If one simply needs to remove rag/fine burr on the flatside of a cutter that is not perfectly flat then just do a very slight lift ON THE STROP. There is no reason to interpose a thin ruler or any other little aid on one's finest whetstone to accomplish this stunningly simple feat. Two swipes on a strop.
 
I suspect it's much harder and more time consuming to contribute anything useful to these interminable sharpening threads than it is to actually regrind and hone a whole tool box full of planes and chisels ... using whatever method you prefer. Personally, I freehand the job, which seems to work more than good enough for the wood hacking I've been getting up to for the last three or four decades.

Darn, in the time I typed this I could have honed a couple of chisels! Slainte.
 
CStanford":3jxqq7os said:
There are three techniques that appear to have the imprimatur of history:

1) hollow grind and hone on the grind using the hollow as a built-in jig;
2) hollow grind, hone slightly higher, occasionally hone on the grind to control the growth of the higher bevel;
3) round under - Jacob/Paul Seller's method.
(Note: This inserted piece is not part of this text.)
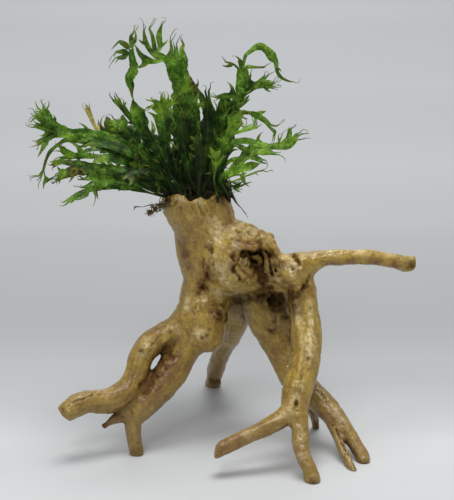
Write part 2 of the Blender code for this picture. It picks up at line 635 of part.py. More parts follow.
def tube(name, sections, home, grow=0.0, resolution=LIMB_RING_RESOLUTION, steps=LIMB_STEPS):
    """A closed mesh tube through the sections; grow widens it all round."""
    curve = bpy.data.curves.new(name, "CURVE")
    curve.dimensions = "3D"
    curve.bevel_depth = MM
    curve.bevel_resolution = resolution
    curve.use_fill_caps = True
    spline = curve.splines.new("POLY")
    path = smooth_path(sections, steps)
    spline.points.add(len(path) - 1)
    for point, (x, y, z, radius) in zip(spline.points, path):
        point.co = (x * MM, y * MM, z * MM, 1.0)
        point.radius = radius + grow
    guide = bpy.data.objects.new(name + "_guide", curve)
    bpy.context.scene.collection.objects.link(guide)
    graph = bpy.context.evaluated_depsgraph_get()
    mesh = bpy.data.meshes.new_from_object(guide.evaluated_get(graph))
    mesh.name = name
    made = bpy.data.objects.new(name, mesh)
    made.matrix_world = guide.matrix_world
    bpy.data.objects.remove(guide)
    bpy.data.curves.remove(curve)
    weld(mesh)
    mesh.shade_smooth()
    mesh.set_sharp_from_angle(angle=SMOOTH_BELOW)
    home.objects.link(made)
    return made


def weld(mesh):
    shell = bmesh.new()
    shell.from_mesh(mesh)
    bmesh.ops.remove_doubles(shell, verts=shell.verts, dist=WELD_DISTANCE * MM)
    bmesh.ops.recalc_face_normals(shell, faces=shell.faces)
    shell.to_mesh(mesh)
    shell.free()


def hide_cutter(cutter):
    cutter.hide_render = True
    cutter.display_type = "WIRE"
    return cutter


def combine(target, other, operation):
    modifier = target.modifiers.new(operation.title() + " " + other.name, "BOOLEAN")
    modifier.operation = operation
    modifier.object = other


def block(name, size, location, rotation, home):
    bpy.ops.mesh.primitive_cube_add(size=size * MM, location=location, rotation=rotation)
    return adopt(name, home)


def adopt(name, home):
    """Name the object that an operator has just made and move it into its collection."""
    made = bpy.context.object
    made.name = name
    for old in list(made.users_collection):
        old.objects.unlink(made)
    home.objects.link(made)
    return made


def floor_cutter(home):
    """The space under the floor: what it takes away leaves the feet flat."""
    return hide_cutter(block("floor_cutter", FLOOR_BLOCK, (0, 0, -FLOOR_BLOCK / 2 * MM), (0, 0, 0), home))


def top_cutter(home):
    """The space above the sawn top of the trunk, which falls a little towards the back."""
    tilt = math.radians(-TOP_CUT_FALL_DEGREES)
    front = Vector((LIMBS["trunk"][0][0], LIMBS["trunk"][0][1] - LIMBS["trunk"][0][3], TOP_CUT_HEIGHT))
    up = Vector((0, math.sin(-tilt), math.cos(tilt)))
    centre = (front + up * TOP_BLOCK / 2) * MM
    return hide_cutter(block("top_cutter", TOP_BLOCK, centre, (tilt, 0, 0), home))


def knot_cutter(home):
    centre = Vector(KNOT_HOLLOW_CENTRE) * MM
    bpy.ops.mesh.primitive_uv_sphere_add(
        segments=KNOT_HOLLOW_SEGMENTS, ring_count=KNOT_HOLLOW_RINGS, radius=MM, location=centre
    )
    made = adopt("knot_cutter", home)
    made.scale = KNOT_HOLLOW_RADII
    bpy.ops.object.transform_apply(location=False, rotation=False, scale=True)
    return hide_cutter(made)


def driftwood(parts, cutters):
    """The stump and its limbs, each cut by the grown shape of what it grows from, which leaves the gap."""
    wood = material("driftwood", WOOD_COLOUR, WOOD_ROUGHNESS)
    grown = {
        name: hide_cutter(tube(name + "_cutter", sections, cutters, grow=GAP))
        for name, sections in LIMBS.items()
    }
    floor = floor_cutter(cutters)
    for name, roots in GROWS_FROM.items():
        limb = tube(name, LIMBS[name], parts)
        limb.data.materials.append(wood)
        for lump in JOINED.get(name, []):
            combine(limb, hide_cutter(tube(lump + "_lump", LIMBS[lump], cutters)), "UNION")
        for root in roots:
            combine(limb, grown[root], "DIFFERENCE")
        if name in FEET:
            combine(limb, floor, "DIFFERENCE")
        if name == "trunk":
            combine(limb, top_cutter(cutters), "DIFFERENCE")
            combine(limb, knot_cutter(cutters), "DIFFERENCE")


def extrude_row(sheet, row, places):
    """Extrude one row of the sheet and put its new points at the places."""
    edges = [sheet.edges.get(pair) for pair in zip(row, row[1:])]
    grown = bmesh.ops.extrude_edge_only(sheet, edges=edges)["geom"]
    fresh = {item for item in grown if isinstance(item, bmesh.types.BMVert)}
    new_row = [
        next(edge.other_vert(vert) for edge in vert.link_edges if edge.other_vert(vert) in fresh)
        for vert in row
    ]
    for vert, place in zip(new_row, places):
        vert.co = place
    return new_row


def row_places(before, here, after, facing, count):
    """Points across a blade at one section, square to its run and to the way that it faces."""
    run = Vector(after[:3]) - Vector(before[:3])
    across = run.cross(facing).normalized() * here[3]
    centre = Vector(here[:3])
    return [(centre + across * (i / (count - 1) - 0.5)) * MM for i in range(count)]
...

Any three of these will work fine. The rest are a stretch, at best. Four bevels is preposterous. A back bevel on one, SPARE, cutting iron for a smoothing plane is reasonable as long as one understands the implications and produces one that has a real effect on cutting geometry. That said, there must be thousands upon thousands who worked without this little dodge.


Thanks CS, but this thread wasn't intended as a sharpening techniques showcase, just a question on the number of bevels :wink:
 
Isn't it odd that the people who mock the techniques of others, have almost certainly never tried those techniques?

If I remember right, Paul Sellers uses three stones and a strop for his sharpening. Four surfaces.

I use two. (Not counting the periodic grinding).

Many people work on two surfaces when sharpening, I work on three.

I have taught the technique to hundreds of people who have found it most satisfactory.

David Charlesworth

"Preposterous", I think not.
 
It's very odd Dave. :roll:
How did you get on with the Sellers method?